News Article

As US lawmakers debate, billions of food funding hangs in the balance
March 7, 2024


By: Elissa Miolene

The world is hungrier than ever — and for some United States lawmakers, that means both their country and others need to pick up the slack.

“It’s one thing for us to ask our taxpayers to do more, and we do,” said Sen. Ben Cardin, a Democrat from Maryland, speaking at a hearing on Capitol Hill on Wednesday morning. “But it’s also important that the global community responds to the food crisis that we have.”

Today, more than 330 million people face acute levels of food insecurity, with places from Gaza to Sudan on the brink of famine. At the same time, the World Food Programme is confronting the worst funding shortfall in the organization’s history — forcing the agency to reduce food, cash, and nutrition programs in nearly half of its global operations.

While the U.S. covers nearly half of WFP’s dwindling budget, throughout Wednesday’s hearing, Cardin repeatedly emphasized that the country can’t do it all — especially as a $10 billion bill for emergency aid funding hangs in the balance.

Last month, the U.S. Senate pushed that bill — part of a larger $95 billion piece of supplemental legislation to support Ukraine and Israel — to the House of Representatives. But with a chamber stacked with Republican opposition, the bill’s future is up in the air. Many lawmakers urged their counterparts in the House to pass the measure, with Sen. Cory Booker, a Democrat from New Jersey, stating that the thought of axing it was “unconscionable.”

He wasn’t the only one: Dina Esposito, who heads USAID’s Bureau for Resilience, Environment, and Food Security, and Cary Fowler, the special envoy for global food security at the U.S. Department of State, were called as witnesses at Wednesday’s hearing. Each painted a dire picture of food insecurity across the world — and the need for the U.S. to not just keep up the pace, but maximize it. Without a supplemental bill, Esposito said the humanitarian food budget this year will be just half of what it was in 2022.

“Right now, our Bureau for Humanitarian Assistance is estimating that in some of the most difficult places in the world — from Ukraine to Sudan to South Sudan — [a] 40% to 60% reduction [will be seen] in the amount of humanitarian food assistance the U.S. government can provide in the absence of additional resources,” said Esposito.

Despite the push for more in Washington, Cardin reiterated: When it comes to support for WFP, funding from the U.S. far outstrips other countries. While the U.S. contributed over $3 billion to the agency in 2023, Russia committed $71 million, Cardin pointed out. In the same vein, the senator accused Russia of using grain as a weapon of war, dismantling grain exports in Ukraine while expanding the growth of its own.

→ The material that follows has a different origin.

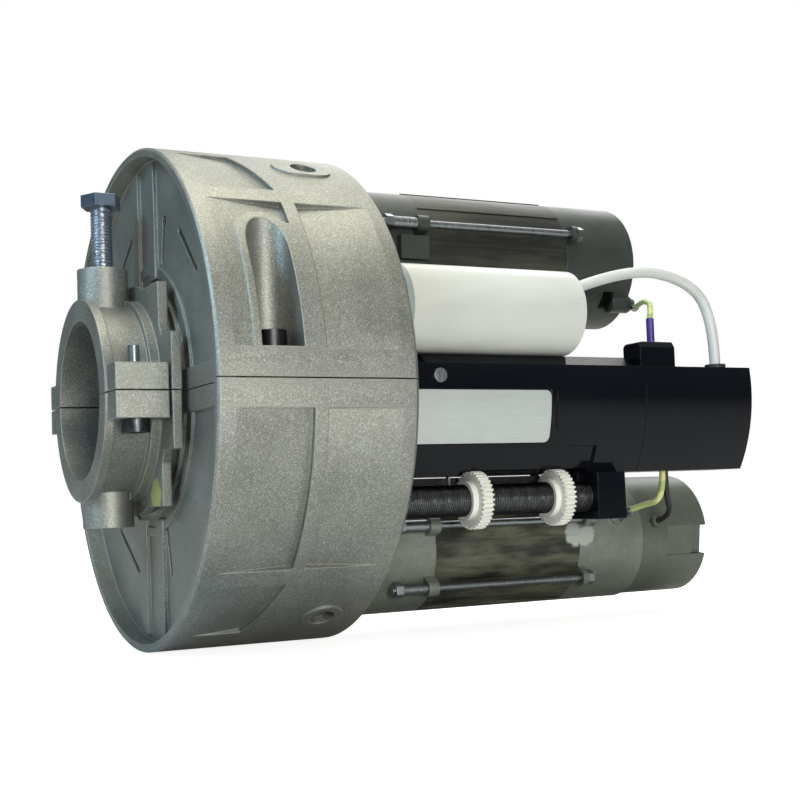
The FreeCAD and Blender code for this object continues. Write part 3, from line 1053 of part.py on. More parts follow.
# Limit spindle, its pinion, nuts and bearing bracket
spindle_axis = ("-spindle_y", "-spindle_z")
spindle_bars = [
    cylinder("spindle_journal", "gear_shaft_radius", "wall_start + 0.5", "spindle_start", *spindle_axis),
    cylinder("spindle_thread", "spindle_radius", "spindle_start", "spindle_end", *spindle_axis)]
SPINDLE_TURN = 180 + math.degrees(math.atan2(size("spindle_z"), size("spindle_y")))
spindle_gear = gear("spindle_gear_wheel", "final_teeth", "ring_module", "ring_start", "ring_end",
                    spindle_axis[0], spindle_axis[1], phase_inside_ring(SPINDLE_TURN, size("final_teeth")))
show("limit_spindle", join("limit_spindle_solid", spindle_bars + [spindle_gear]))
for key, x in (("a", "nut_a_start"), ("b", "nut_b_start")):
    disc = cylinder("nut_%s_disc" % key, "nut_root_radius", x, "%s + nut_width" % x, *spindle_axis)
    hub = cylinder("nut_%s_hub" % key, "nut_hub_radius", "%s - nut_hub_width" % x, x, *spindle_axis)
    teeth = doc.addObject("PartDesign::Body", "nut_%s_teeth" % key)
    tooth_points = [("nut_root_radius - 0.3", "-0.75"), ("nut_radius", "-0.45"), ("nut_radius", "0.45"),
                    ("nut_root_radius - 0.3", "0.75")]
    tooth = outline(teeth, "nut_%s_tooth" % key, "YZ_Plane", tooth_points)
    pad = teeth.newObject("PartDesign::Pad", "nut_%s_tooth_pad" % key)
    pad.Profile = (tooth, [""])
    bind(pad, "Length", "nut_width")
    row = teeth.newObject("PartDesign::PolarPattern", "nut_%s_tooth_row" % key)
    row.Originals = [pad]
    row.Axis = (tooth, ["N_Axis"])
    row.Angle = 360
    bind(row, "Occurrences", "nut_teeth")
    teeth.Tip = row
    for axis, text in zip("xyz", (x,) + spindle_axis):
        bind(teeth, ".Placement.Base." + axis, text)
    bore = cylinder("nut_%s_bore" % key, "spindle_radius + running_fit", "100", "300", *spindle_axis)
    show("limit_nut_" + key, take("limit_nut_%s_solid" % key,
                                  join("limit_nut_%s_whole" % key, [disc, hub, teeth]), [bore]))
bracket = block("bracket_block", ("bracket_start", "bracket_end"), ("-spindle_y - 12", "-spindle_y + 13"),
                ("bracket_bottom", "box_bottom"))
show("spindle_bearing_bracket", take("bracket_solid", bracket, [
    cylinder("bracket_bore", "spindle_radius + running_fit", "100", "spindle_end + 0.4", *spindle_axis)]))
lock_bar = block("lock_bar_plate", ("lock_bar_start", "lock_bar_end"), ("-lock_bar_y - 2", "-lock_bar_y"),
                 ("lock_bar_z - 1.7", "lock_bar_z + 1.7"))
lock_pins = [crosswise("lock_pin_%d" % n, "lock_pin_radius", "-lock_bar_y", "-box_inner - 0.4", x,
                       "lock_bar_z") for n, x in enumerate(("lock_bar_start + 6", "lock_bar_end - 6"))]
show("nut_lock_bar", join("nut_lock_bar_solid", [lock_bar] + lock_pins))


# Cords: a tube along straight runs joined by tangent arcs
def cord_path(points):
    """Wire through the points; each turn is an arc sized by the shorter of its two runs."""
    edges = []
    here = points[0]
    for n in range(1, len(points) - 1):
        back = points[n - 1] - points[n]
        ahead = points[n + 1] - points[n]
        turn = math.pi - back.getAngle(ahead)
        cutback = 0.45 * min(back.Length, ahead.Length)
        entry = points[n] + back.normalize() * cutback
        leave = points[n] + ahead.normalize() * cutback
        bend = cutback / math.tan(turn / 2)
        print("bend radius", round(bend, 1))
        inward = (back + ahead).normalize()
        middle = points[n] + inward * (bend / math.cos(turn / 2) - bend)
        edges.append(Part.LineSegment(here, entry).toShape())
        edges.append(Part.Arc(entry, middle, leave).toShape())
        here = leave
    edges.append(Part.LineSegment(here, points[-1]).toShape())
    return Part.Wire(edges)


def cord(node, radius, points):
    """Solid round cord along the path through the points."""
    path = cord_path(points)
    start = points[0]
    direction = (points[1] - points[0]).normalize()
    section = Part.Wire([Part.makeCircle(radius, start, direction)])
    item = doc.addObject("Part::Feature", node)
    item.Shape = path.makePipeShell([section], True, True)
    print(node, "length", round(path.Length, 1), "volume ratio",
          round(item.Shape.Volume / (math.pi * radius ** 2 * path.Length), 4))
    return show(node, item)


def point(name):
    return VECTOR(size(name + "_x"), -size(name + "_y"), size(name + "_z"))


def aimed(name, radius, length, start, direction):
    """Round bar from a point toward a direction."""
    item = doc.addObject("Part::Cylinder", name)
    bind(item, "Radius", radius)
    bind(item, "Height", length)
    item.Placement = FreeCAD.Placement(start, FreeCAD.Rotation(VECTOR(0, 0, 1), direction))
    return item


gland_turn = math.radians(size("gland_angle"))
lead_start = VECTOR(size("gland_x") + size("gland_length") * math.cos(gland_turn), -size("capacitor_y"),
                    size("gland_z") + size("gland_length") * math.sin(gland_turn))
lead_first = VECTOR(size("lead_first_x"), -size("capacitor_y"),
                    lead_start.z + (size("lead_first_x") - lead_start.x) * math.tan(gland_turn))
lead_end = VECTOR(size("grommet_x"), -size("grommet_y"), size("box_top") + size("grommet_height"))
lead_third = VECTOR(lead_end.x, lead_end.y, size("lead_third_z"))
cord("capacitor_lead", size("cord_radius"),
     [lead_start, lead_first, point("lead_second"), lead_third, lead_end])

# Earth wire of the upper motor: ring tag, crimp, wire and the sleeve into the terminal block
wire_end = VECTOR(size("wire_x"), -size("wire_y"), size("sleeve_top"))
wire_last = VECTOR(size("wire_x"), -size("wire_y"), size("earth_third_z"))
wire_start = point("upper_wire")
cord("upper_earth_wire", size("earth_radius"),
     [wire_start, point("earth_first"), point("earth_second"), wire_last, wire_end])
show("wire_sleeve", upright("wire_sleeve_solid", "wire_radius", "box_top + terminal_height - 8",
                            "sleeve_top", "wire_x", "-wire_y"))
toward_tag = (wire_start - point("earth_first")).normalize()
tag_centre = ("-upper_tag_circle * cos(upper_tag_angle * 1deg)",
              "motor_offset + upper_tag_circle * sin(upper_tag_angle * 1deg)")
upper_tag = take("upper_earth_tag_solid", join("upper_earth_tag_whole", [
    cylinder("upper_tag_disc", "tag_radius", "upper_bell_end", "upper_bell_end + tag_thickness",
             *tag_centre),
    aimed("upper_tag_crimp", "crimp_radius", "crimp_length", wire_start, toward_tag)]),
    [cylinder("upper_tag_bore", "tag_bore", "upper_bell_end - 4", "upper_bell_end + 4", *tag_centre),
     cylinder("upper_tag_trim", "motor_radius", "0", "upper_bell_end", "0", "motor_offset")])
upper_tag_screw = join("upper_tag_screw", [
    cylinder("upper_tag_shank", "tag_screw_radius", "upper_bell_end - 6", "upper_bell_end + tag_thickness",
             *tag_centre),
    cylinder("upper_tag_head", "tag_head_radius", "upper_bell_end + tag_thickness",
             "upper_bell_end + tag_thickness + tag_head_height", *tag_centre)])

# Earth wire of the lower motor, from its ring tag up into the switch box
lower_centre = "-motor_offset"
tag_turn = math.radians(size("lower_tag_angle"))
outward = VECTOR(0, -math.cos(tag_turn), math.sin(tag_turn))
tag_point = VECTOR(size("lower_tag_x"), 0, -size("motor_offset")) + outward * size("lower_tag_height")
lower_first = point("lower_wire_first")
lower_last = VECTOR(size("lower_wire_x"), -size("lower_wire_y"), size("lower_wire_turn_z"))
lower_end = VECTOR(size("lower_wire_x"), -size("lower_wire_y"), size("box_bottom"))
toward_tag = (tag_point + outward * 0.4 - lower_first).normalize()
lower_start = tag_point + outward * 0.4 - toward_tag * size("lower_crimp_reach")
cord("lower_earth_wire", size("lower_wire_radius"),
     [lower_start, lower_first, point("lower_wire_second"), lower_last, lower_end])
tag_top = "lower_tag_height + tag_thickness"
lower_tag = take("lower_earth_tag", join("lower_earth_tag_whole", [
    radial_bar("lower_tag_disc", "tag_radius", ("lower_tag_height", tag_top), "lower_tag_x",
               "lower_tag_angle", lower_centre),
    radial_block("lower_tag_tongue", ("lower_tag_x + tag_head_radius + 0.3", "lower_tag_x + 5.9"),
                 ("lower_tag_height", "lower_tag_height + 6"), "lower_tag_angle", "crimp_radius",
                 lower_centre),
    aimed("lower_tag_crimp", "crimp_radius + 0.1", "lower_crimp_length", lower_start, toward_tag)]),
    [radial_bar("lower_tag_bore", "tag_bore", ("30", "50"), "lower_tag_x", "lower_tag_angle", lower_centre)])
show("earth_tags", group("earth_tag_set", [upper_tag, lower_tag]))
lower_tag_screw = join("lower_tag_screw", [
    radial_bar("lower_tag_shank", "tag_screw_radius", ("motor_radius - 2.5", tag_top), "lower_tag_x",
               "lower_tag_angle", lower_centre),
    radial_bar("lower_tag_head", "tag_head_radius", (tag_top, tag_top + " + tag_head_height"), "lower_tag_x",
               "lower_tag_angle", lower_centre)])
show("small_screws", group("small_screw_set", [cover_screw, upper_tag_screw, lower_tag_screw]))

# Brake cord, from its gland on the brake cap up into the switch box
brake_turn = math.radians(size("brake_gland_angle"))
brake_out = VECTOR(0, -math.cos(brake_turn), math.sin(brake_turn))
brake_start = (VECTOR(size("brake_gland_x"), 0, -size("motor_offset"))
               + brake_out * size("brake_gland_reach"))
brake_last = VECTOR(size("brake_cord_x"), -size("brake_cord_y"), size("brake_turn_z"))
brake_end = VECTOR(size("brake_cord_x"), -size("brake_cord_y"), size("box_bottom"))
cord("brake_cord", size("brake_cord_radius"),
     [brake_start, brake_start + brake_out * size("brake_first_run"), brake_last, brake_end])

doc.recompute()
for item in doc.Objects:
    if "Invalid" in item.State or "Error" in item.State:
        raise RuntimeError("not solved: " + item.Name)
os.makedirs("parts", exist_ok=True)
for node, item in NODES.items():
    shape = item.Shape
    if shape.isNull() or not shape.isValid() or not shape.Solids:
        raise RuntimeError("bad shape: " + node)
    shape.exportStep("parts/%s.step" % node)
print(len(NODES), "parts")
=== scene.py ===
import math

import bmesh
import bpy
from mathutils import Matrix, Vector


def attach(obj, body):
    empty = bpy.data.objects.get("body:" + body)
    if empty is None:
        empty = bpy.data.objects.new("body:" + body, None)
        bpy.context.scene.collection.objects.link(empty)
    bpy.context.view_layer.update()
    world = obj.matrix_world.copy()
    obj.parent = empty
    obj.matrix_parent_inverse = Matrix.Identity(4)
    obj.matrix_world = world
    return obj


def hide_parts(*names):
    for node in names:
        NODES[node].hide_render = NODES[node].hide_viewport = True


bl_info = {
    "name": "Roller Shutter Motor",
    "version": (1, 0, 0),
    "blender": (4, 5, 0),
    "location": "View3D > Sidebar > Shutter Motor",
    "description": "Finishes and fine parts of a central roller shutter motor",
    "category": "Object",
}

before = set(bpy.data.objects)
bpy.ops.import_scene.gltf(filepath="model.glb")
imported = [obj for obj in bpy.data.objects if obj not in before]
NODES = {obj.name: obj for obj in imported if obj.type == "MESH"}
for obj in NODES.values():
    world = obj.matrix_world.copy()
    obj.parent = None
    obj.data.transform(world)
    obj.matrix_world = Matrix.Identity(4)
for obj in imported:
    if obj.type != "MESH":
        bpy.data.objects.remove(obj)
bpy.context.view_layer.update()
MM = 0.001

# Photograph's camera: place in millimetres, angles in degrees, lens for a 36 mm sensor
CAMERA_PLACE = (-177.07, -609.13, -51.37)
CAMERA_YAW = 25.930
CAMERA_PITCH = 2.832
CAMERA_ROLL = -2.002
CAMERA_LENS = 58.505
CAMERA_SENSOR = 36
CAMERA_SHIFT = (0.0542, 0.0450)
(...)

“Clearly, U.S. leadership is indispensable,” said Cardin, who chairs the Senate Foreign Relations Committee. “We need to do more, and we need to get others to do more.”

The senator asked Esposito to provide the Senate Foreign Relations Committee with “the numbers” — or rather, a report on what other countries are doing to address global food insecurity. At the same time, Sen. James Risch, a Republican from Idaho, called for countries receiving food aid to do more, and to address the corruption, stalled economic growth, and ongoing conflict driving food insecurity within their borders.

“Let’s be clear: Congress will never appropriate its way out of this current global food security crisis. We need to do better with what we’ve got,” said Risch, who supported the $95 billion supplemental bill last month.

Other food security issues were raised during the hearing, from the ongoing crisis in Gaza — as of today, 15 children have died of starvation in the territory — to food insecurity driving up unrest in Haiti. Esposito and Fowler were asked how artificial intelligence could be used to combat hunger crises around the world, along with how their programs address hunger disparities between men and women.

“Across the U.S. whole of government approach we spend close to $2 billion a year on food security programming, yet the global response requires an additional $33 billion a year to begin to turn the tide,” said Esposito in a statement to Devex. “Fighting global hunger is a collective effort and we urge other donors to step up.”